Meghan McVeigh-Maciolek is an exemplary human being. She's also a badass. Photo: Bryan Karl Lathrop
Legacy of Hope has a knack not only for bringing out the best in people, but for attracting truly exceptional humans to the cause. Meghan McVeigh-Maciolek is one of those extraordinary individuals. She exhibits a fierce compassion and dedication to service that would be an outlier in any era, but which is an absolute rarity nowadays. This woman is a juggernaut; she’s as driven athletically as she is tireless in her community service efforts. The following vignette is a perfect illustration of her character. Meghan had set a goal of completing at least 50 miles up and down the fabled “Rocky Steps” at the PHL24 in 2021. At about 4am, after she’d been climbing for 19 hours straight and logged some 35 miles, her Garmin watch died. A panicked search for a battery pack and charger eventually brought it back online (along with her mileage data.) When she realized that her goal was still within striking distance, she proceeded to RUN those steps for the last two hours—after 22 grueling hours of climbing—in order to make it to her goal of 50 miles! She succeeded.
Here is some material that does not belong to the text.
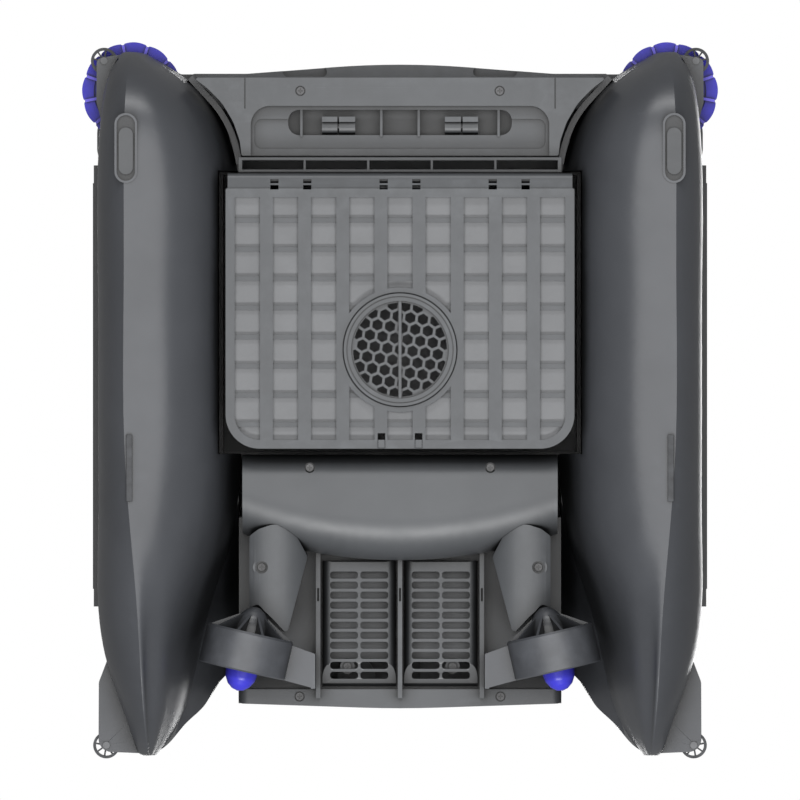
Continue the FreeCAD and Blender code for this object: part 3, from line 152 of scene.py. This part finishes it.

All smiles 21 hours deep into 24 hours of climbing the Philly Art Museum's "Rocky Steps" Photo: Bryan Karl Lathrop
Meghan connected with Legacy of Hope through John Sullivan of Earn Your Break during a charity race up a beastly hill affectionately known as “Mother” nestled in Philly’s Wissahickon park. John linked her up with Legacy’s Mike Rowe and Gina Mancuso, who invited her to run the 2021 Love Run as a sponsored athlete. Meghan has been all-in ever since, becoming a pillar of the Legacy of Hope family.
Meghan was born in Philadelphia, raised in Orland, Pennsylvania; and now resides in Fort Washington with her husband, Josh, and their rock star kids, John and Stella. The drive to serve others is in her blood, thanks to her father, Peter McVeigh, who “seemed to have service woven into his DNA.” McVeigh was in the Peace Corps for three years—teaching
English in Ethiopia—after which he started a teaching career at Germantown Academy (GA) that spanned nearly 50 years and included several roles, including founding GA's community service organization. He retired in 2015, at age 72 and, sadly, was diagnosed with stage II metastatic pancreatic cancer in November of that same year. He passed away in February of 2017.
“The community was absolutely rocked when he died, because he'd mentored thousands of students and had made service part of the GA culture. It’s not just an activity or an extracurricular, it’s a fundamental value of the school—carrying on the things that he did; bringing people together.”
Stell and John getting their service on, bringing Thanksgiving meals to those in need. Photo: Bryan Karl Lathrop
He left a strong legacy in Meghan, who has continued in her father’s footsteps, starting the [GA] alumni community service organization after he passed. “This work, service work, it makes my heart sing. My children are involved not just because I do it, but because they know it's important. Community service was something I did every single weekend at GA with my dad. As service oriented as he was, dad also had a very wild streak in him, you might say he was impish. He had a card that he’d hand out; it said ‘Please apologize for the behavior of Peter McVeigh on, and there’s a line to fill in the date.’ Every Thanksgiving we share stories about the “good trouble” he got into during his summers in Longport, NJ and have a laugh. They're epic. But his nature was fundamentally compassionate. He would give back, but he was no BS either. He was a football coach and wanted to push forward with his need to give back. Whether it was teaching, mentoring other teachers and coaches, coaching, service was part of who he was; he passed that down to us. It’s an integral part of who we are.”
Meghan kept the pep in her step after she was joined by her daughter Stella in the final moments of her first PHL24. Photo: Bryan Karl Lathrop
Ultimately Meghan hopes to carry her dad's legacy forward by helping to build a philanthropic, service-based curriculum at GA. “It wouldn't just be a program but rather something that the students would participate in once a rotation…something that would bring in social activism, philanthropy, education.”
When asked if she has a favorite quote or mantra, Meghan is quick to respond, “Of all the quotes on my dad’s wall, I have two favorites: ‘Service is the rent we pay for living.’ Dad always referenced that quote in any speech he gave. And ‘To whom much is given, much is required.’ We are very lucky with what we have; it's important to give back because of how fortunate we are.”